Does anybody else think that if the Lakers survive this series, they are probably going to survive the next month and end up in the Finals? It sure looks that way from here. It sure looked that way Tuesday night, which was such a foregone conclusion, Lakers Coach Phil Jackson was even laughing about it a couple of hours earlier.

“I feel very good about the game,” Jackson said with a huge smile, relaxed and joking during a pregame news conference that most thought would be terse and tense.

It was as if, like everyone else here, he knew.

It was as if Jackson knew that the Lakers defense would hold the Thunder to 37% shooting, force 16 turnovers, outscore Oklahoma City 58-26 in the paint, finally take advantage of their size and their slugging percentage.

It was as if Jackson knew that it would start by ordering Kobe Bryant to guard Westbrook, bringing out Bryant’s old physicality and inspiring everyone.

That’s what happened first here, Bryant shoving Westbrook on the game’s first inbounds play and essentially mauling him throughout the first quarter, climbing into the kid’s head and rendering him useless.

It was no coincidence that the game essentially ended midway through the third quarter when Westbrook streaked to the basket for an apparent fastbreak dunk, yet was so spooked by a chasing Bryant that he spun around and threw the ball back to . . . Derek Fisher . . . who worked it back downcourt to Andrew Bynum for a dunk and a 29-point lead.

Westbrook missed nine of 13 shots and shakily blew three free throws. Durant missed nine of 14 shots and had as many turnovers as rebounds or assists.

After spending three of the first four games going nowhere, Bryant was everywhere, driving on a bad knee, creating with that bad finger, making everyone forget the poor shooting and pouting last weekend in Oklahoma City.
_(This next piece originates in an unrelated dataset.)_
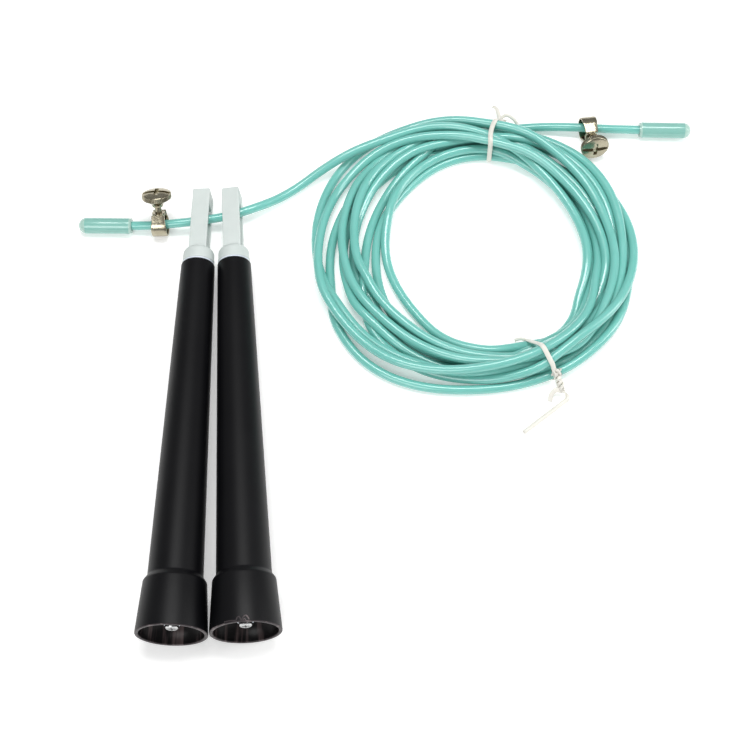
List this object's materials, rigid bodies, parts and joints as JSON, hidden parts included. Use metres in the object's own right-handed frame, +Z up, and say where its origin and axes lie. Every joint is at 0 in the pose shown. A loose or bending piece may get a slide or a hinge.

“Kobe had an impact on the game — it doesn’t show it on the stat sheet, but he set the tone,” Thunder Coach Scott Brooks said, referring to Bryant’s 13 points and seven assists. “Him guarding Westbrook, that threw us off a little bit.”

It was as if Jackson knew that Bryant and his mates would ravage the Thunder, and the officials would let them. While Oklahoma City was missing its first nine field-goal attempts, the Lakers were knocking the Thunder players from Jack Nicholson to the Laker girls, throwing them around with rarely a whistle.

This sort of refereeing always seems to happen in important Lakers playoff games, the crowd being loud, the atmosphere being Hollywood-heavy and the officials only being human.

It was as if Jackson also knew that others besides Bryant and Gasol would rise to what could have been a scary occasion.

This was about Bynum earning a standing ovation by standing through eight baskets in 10 shots, a playoff career-high 21 points and 11 rebounds. This was about Lamar Odom actually showing up long enough to grab eight rebounds with four assists.

In the end, this was about Hugh Hefner smooching with two women on the scoreboard kiss cam, then pumping his fists like he was, well, Hugh Hefner.

The Lakers, for a moment anyway, were the Lakers. On this night, there was no way they could be anything else.